Les forces de sécurité, notamment les unités antiterroristes, ont été déployées sur plusieurs semaines dans les quartiers sensibles de Cité Ettadhamen et dans la banlieue sud de la capitale. L’opération a finalement permis de retrouver et de capturer les cinq fugitifs, mais non sans difficultés. L’évasion avait semé la panique dans la région, mettant en alerte les autorités judiciaires et sécuritaires sur les dangers que représentaient ces détenus.
Mandats de dépôt et poursuites contre le personnel pénitentiaire
À la suite de l’évasion, le juge d’instruction a procédé à l’audition de plusieurs témoins et à l’examen minutieux des circonstances ayant permis cette fuite. L’enquête a mis en évidence des dysfonctionnements au sein de la gestion pénitentiaire, notamment des négligences dans la surveillance des détenus. En conséquence, le juge a émis des mandats de dépôt à l’encontre d’une vingtaine de membres du personnel pénitentiaire, impliqués dans cette affaire, qu’ils aient été directement responsables de la fuite ou qu’ils aient fait preuve de négligence.
Par ailleurs, l’enquête a révélé qu’un membre de la famille de l’un des fugitifs, en l’occurrence l’épouse d’un des détenus, avait apporté une aide après l’évasion. Ce qui constitue un acte de complicité. Elle a été également mise en examen et son nom figure dans les mandats de dépôt délivrés par le juge d’instruction.
Renvoi devant la chambre d’accusation spécialisée en affaires de terrorisme
L’affaire, qui concerne des actes de terrorisme, a été prise en charge par la chambre d’instruction du pôle judiciaire de lutte contre le terrorisme. En vertu de la loi n° 2015-26 du 7 août 2015, relative à la lutte contre le terrorisme et à la prévention du blanchiment d’argent, l’instruction judiciaire vise à déterminer la responsabilité des accusés dans la commission des infractions liées au terrorisme. Cette loi définit les actes de terrorisme de manière large, incluant l’organisation, la préparation et la commission d’attentats, ainsi que les actions visant à faciliter l’évasion de détenus liés à des activités terroristes.

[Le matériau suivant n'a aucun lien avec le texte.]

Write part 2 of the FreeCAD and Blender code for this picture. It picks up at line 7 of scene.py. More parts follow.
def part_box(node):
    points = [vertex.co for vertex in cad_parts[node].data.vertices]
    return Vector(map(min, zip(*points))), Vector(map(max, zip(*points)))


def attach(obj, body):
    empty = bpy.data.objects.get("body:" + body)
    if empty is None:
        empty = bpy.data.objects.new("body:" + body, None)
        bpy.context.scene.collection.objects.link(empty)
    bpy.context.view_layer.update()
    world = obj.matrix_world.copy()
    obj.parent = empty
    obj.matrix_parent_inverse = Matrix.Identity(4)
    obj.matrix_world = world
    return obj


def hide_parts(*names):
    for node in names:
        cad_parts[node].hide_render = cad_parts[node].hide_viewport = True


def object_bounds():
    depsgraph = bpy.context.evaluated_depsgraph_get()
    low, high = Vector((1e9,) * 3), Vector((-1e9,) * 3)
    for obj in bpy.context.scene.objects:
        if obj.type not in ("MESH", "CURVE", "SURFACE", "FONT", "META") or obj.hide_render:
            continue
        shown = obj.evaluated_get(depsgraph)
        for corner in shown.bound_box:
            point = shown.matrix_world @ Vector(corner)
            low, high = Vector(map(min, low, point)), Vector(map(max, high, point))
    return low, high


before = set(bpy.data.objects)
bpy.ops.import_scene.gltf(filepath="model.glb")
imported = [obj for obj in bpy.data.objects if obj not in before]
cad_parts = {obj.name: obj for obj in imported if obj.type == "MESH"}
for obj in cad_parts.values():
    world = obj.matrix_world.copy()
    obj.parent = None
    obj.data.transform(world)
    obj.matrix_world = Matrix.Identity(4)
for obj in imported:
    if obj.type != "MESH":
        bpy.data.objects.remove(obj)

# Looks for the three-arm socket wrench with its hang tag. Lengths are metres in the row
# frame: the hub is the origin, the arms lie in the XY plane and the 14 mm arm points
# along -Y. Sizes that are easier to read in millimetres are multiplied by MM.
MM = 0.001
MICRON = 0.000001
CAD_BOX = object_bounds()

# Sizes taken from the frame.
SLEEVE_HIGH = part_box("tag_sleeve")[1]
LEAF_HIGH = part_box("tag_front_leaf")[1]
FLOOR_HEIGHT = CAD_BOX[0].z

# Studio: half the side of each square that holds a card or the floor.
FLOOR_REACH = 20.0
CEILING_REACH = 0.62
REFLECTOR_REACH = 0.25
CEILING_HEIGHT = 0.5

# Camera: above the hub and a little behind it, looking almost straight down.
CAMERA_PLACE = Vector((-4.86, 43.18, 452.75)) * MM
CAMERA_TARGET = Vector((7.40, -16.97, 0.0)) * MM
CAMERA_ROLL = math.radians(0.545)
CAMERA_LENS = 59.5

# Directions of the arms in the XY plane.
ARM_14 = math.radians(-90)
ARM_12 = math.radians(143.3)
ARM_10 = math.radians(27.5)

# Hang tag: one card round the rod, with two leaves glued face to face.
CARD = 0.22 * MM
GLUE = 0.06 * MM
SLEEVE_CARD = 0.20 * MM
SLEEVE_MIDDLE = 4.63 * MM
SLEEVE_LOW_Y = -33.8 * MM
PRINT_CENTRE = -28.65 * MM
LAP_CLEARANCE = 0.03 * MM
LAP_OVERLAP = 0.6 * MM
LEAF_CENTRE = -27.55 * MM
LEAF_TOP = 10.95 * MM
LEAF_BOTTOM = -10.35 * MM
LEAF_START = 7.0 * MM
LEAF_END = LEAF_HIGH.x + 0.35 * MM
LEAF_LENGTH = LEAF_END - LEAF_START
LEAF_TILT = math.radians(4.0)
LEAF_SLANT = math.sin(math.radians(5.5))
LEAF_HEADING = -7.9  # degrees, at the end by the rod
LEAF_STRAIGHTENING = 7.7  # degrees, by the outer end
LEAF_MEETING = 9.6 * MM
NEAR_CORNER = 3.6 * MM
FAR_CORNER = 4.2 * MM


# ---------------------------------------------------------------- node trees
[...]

L’article 6 de cette loi stipule que toute personne impliquée dans la libération illégale de détenus condamnés pour des crimes terroristes peut être poursuivie pour complicité, une infraction passible de lourdes peines. De plus, l’article 13 de la même loi prévoit des sanctions sévères à l’encontre des fonctionnaires ou agents de l’État qui omettent d’exercer leurs responsabilités en matière de sécurité, notamment ceux travaillant dans les établissements pénitentiaires.
La chambre d’accusation, chargée de statuer sur cette affaire, devra désormais se prononcer sur la nature des peines encourues par les accusés, qu’ils soient membres du personnel pénitentiaire, complices extérieurs ou les détenus eux-mêmes. Les juges devront également évaluer si l’évasion des détenus et l’assistance de leurs proches constituaient une tentative d’organiser un complot terroriste ou s’il s’agissait de faits isolés.
Les implications juridiques et pénales de l’affaire
Dans ce contexte, la législation tunisienne en matière de lutte contre le terrorisme prévoit des peines sévères pour ceux qui facilitent ou participent à la fuite de détenus condamnés pour des actes terroristes. En vertu de l’article 17 de la loi n° 2015-26, la tentative de fuite d’un détenu terroriste est considérée comme un acte de complicité. Et ce, même si la tentative échoue. Les peines peuvent aller jusqu’à 30 ans de prison pour les complices directs de l’évasion, en fonction de leur rôle dans l’opération.
En outre, l’aide logistique ou matérielle fournie à un détenu terroriste pour faciliter son évasion, comme cela a été le cas pour l’épouse d’un des fugitifs, constitue une infraction grave en vertu des articles 18 et 19 de la même loi, et peut entraîner des peines de prison allant jusqu’à 20 ans.
Perspectives judiciaires : une affaire à suivre de près
Le renvoi devant la chambre d’accusation ouvre la voie à une série de décisions judiciaires cruciales. Et l’affaire risque d’avoir des répercussions significatives sur la gestion de la sécurité pénitentiaire en Tunisie. Le traitement juridique de cette évasion pourrait également redéfinir les pratiques de surveillance dans les prisons, notamment en ce qui concerne les détenus classés comme terroristes.
Les autorités judiciaires, par l’entremise de la chambre d’accusation, devront prendre en compte l’impact de cet incident sur la sécurité nationale et faire respecter les principes de justice, de lutte contre le terrorisme et d’intégrité dans les fonctions publiques, en particulier au sein du système pénitentiaire.